Beyond that threshold remains the need to say something sincere, without safeguards, without detachment. That is where Wallace places the novel’s true stakes: the possibility—ever rarer—of speaking seriously in a world that has learned to laugh at everything, and to distract itself even before it understands what it is looking at.
Reading Infinite Jest today means realizing that many of our obsessions were already there, in embryonic form. The fear of silence, the transformation of pleasure into addiction, the difficulty of being alone with one’s own thoughts.
Wallace sensed that pleasure, when it becomes an uninterrupted flow, ceases to be an event and turns into a permanent condition. In that condition desire loses its contours, time flattens out, experience becomes indistinct. There is no longer anticipation, no longer distance, no longer the margin necessary for something to truly happen.
Infinite Jest tells precisely of this vanishing space: the space between an impulse and its satisfaction, between a question and its answer, between an individual and what entertains them. It is a novel built to restore friction to experience, to remind us that consciousness is not a continuous stream of stimuli, but a rough terrain, full of interruptions, detours, and shadowy zones.

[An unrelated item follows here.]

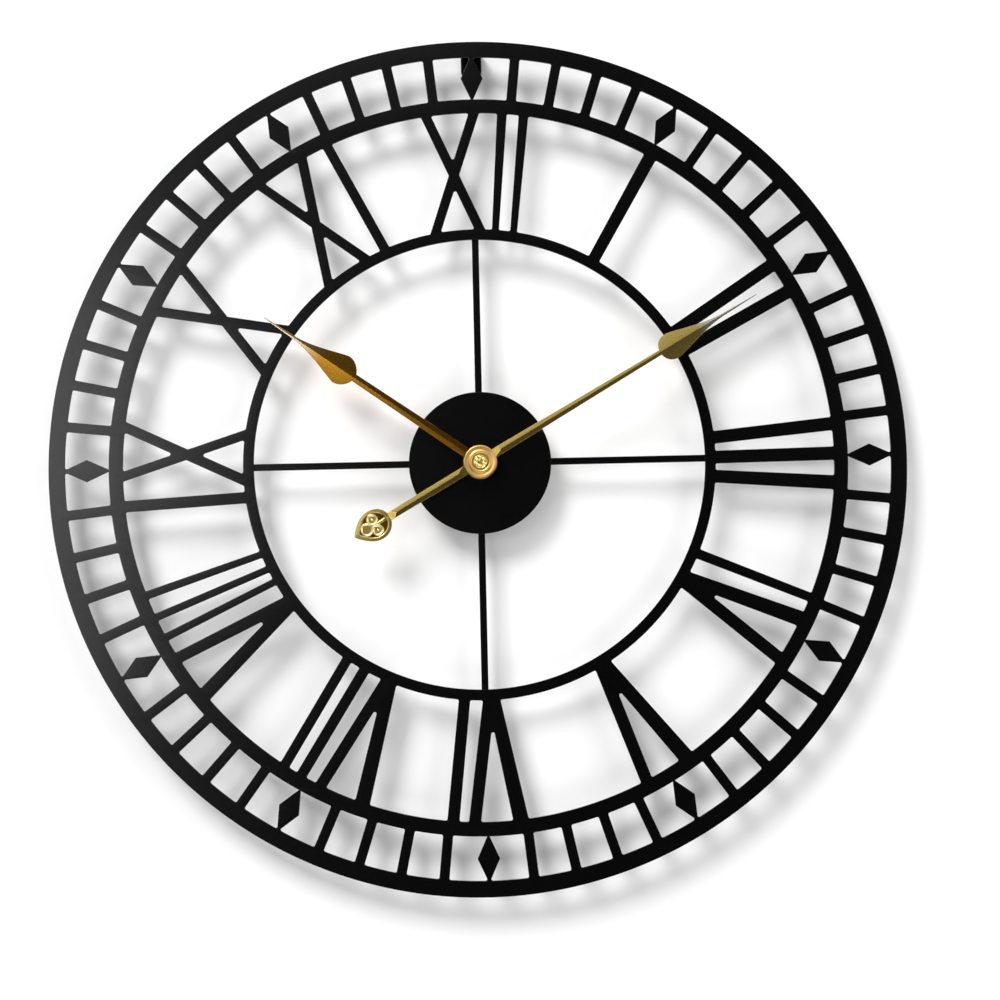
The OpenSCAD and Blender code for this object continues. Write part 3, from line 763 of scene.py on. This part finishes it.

Reread today, the book appears less like a prophecy and more like a radiograph. Wallace was observing a world that was learning to find every form of emptiness unbearable, and he tried to turn that very emptiness into narrative material. The effort required to read Infinite Jest, its irregular structure, its resistance to rapid consumption, are part of the same gesture: forcing the reader to stop, to get lost, to remain.
Perhaps this is why, after thirty years, the novel still feels so close to us. Not because it precisely describes our present, but because it lays bare a tension we have never resolved: the need to be entertained and the desire—harder to admit—for something that cannot be consumed.